Boris Johnson’s Spell Over the Conservative Party has been Broken
Johnson’s authority over his party and the country is rapidly draining away – as was evident at another difficult Prime Minister’s Questions, reports Adam Bienkov
You could almost see the authority drain away from Boris Johnson’s Government as the former Conservative MP Christian Wakeford crossed the floor of the House of Commons chamber flanked by Labour MPs on Wednesday lunchtime.
His dramatic defection to the Labour Party, timed for the start of Prime Minister’s Questions, came as Johnson’s opponents in the party say they are close to toppling him.
One Conservative MP and former Cabinet minister told Byline Times on Tuesday evening that things were “unwinding pretty fast now” the Prime Minister.
They said that, while some MPs were waiting for the publication of Sue Gray’s report into the Downing Street parties before submitting their letter calling for Johnson to resign, the consensus was that a challenge is now a question of “when, not if”.
Among those now publicly calling for him to resign is the Conservative MP and former leadership candidate David Davis who stood up in the chamber today for one of the most dramatic interventions in parliamentary history.
Quoting Leopold Amery to Neville Chamberlain, Davis told the Prime Minister: “You have sat too long here for any good you have been doing. In the name of God, go.”
Johnson replied – unconvincingly for a biographer of Winston Churchill – that “I don’t know what he’s talking about”.
It is moments like these that mark the end of political careers.
For years now, Boris Johnson has managed to convince people that he has an almost supernatural electoral ability. Much of this reputation has been ill-deserved.

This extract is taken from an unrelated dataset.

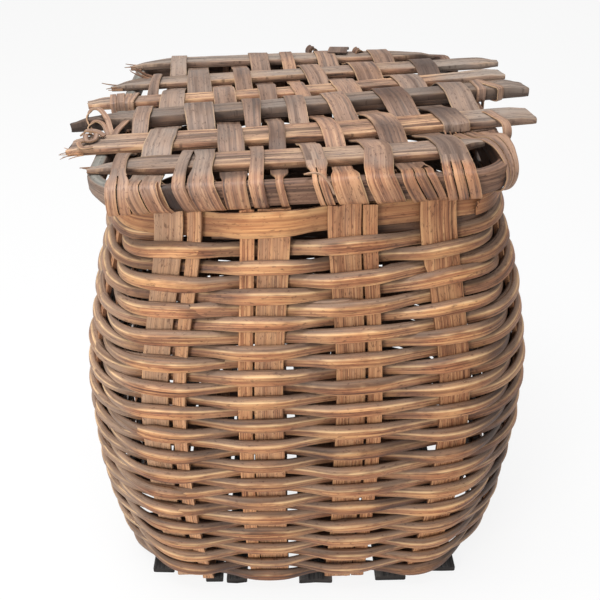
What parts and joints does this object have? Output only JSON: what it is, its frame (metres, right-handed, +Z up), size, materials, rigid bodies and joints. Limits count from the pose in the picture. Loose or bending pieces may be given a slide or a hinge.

His two electoral victories to become Mayor of London were against a candidate, in Ken Livingstone, who was coming to the end of his political career; and his subsequent return to national politics was against one of the most unpopular opposition leaders in modern history.
But, whatever the worth of this reputation, Johnson has now destroyed it. In recent months, he has presided over a truly calamitous series of self-inflicted crises. His botched handling of the Owen Paterson affair, multiple U-turns and his lies about parties in Downing Street have all combined to destroy his authority both in the Conservative Party and the country.
This current challenge against him may not succeed. Conservative MPs may decide it is not yet the time to depose him, just as they initially did with Theresa May.
But, whatever happens in the next few days and weeks, the spell that Johnson has long held over his party and the country has been broken. It is surely only a matter of time before he is forced to walk away.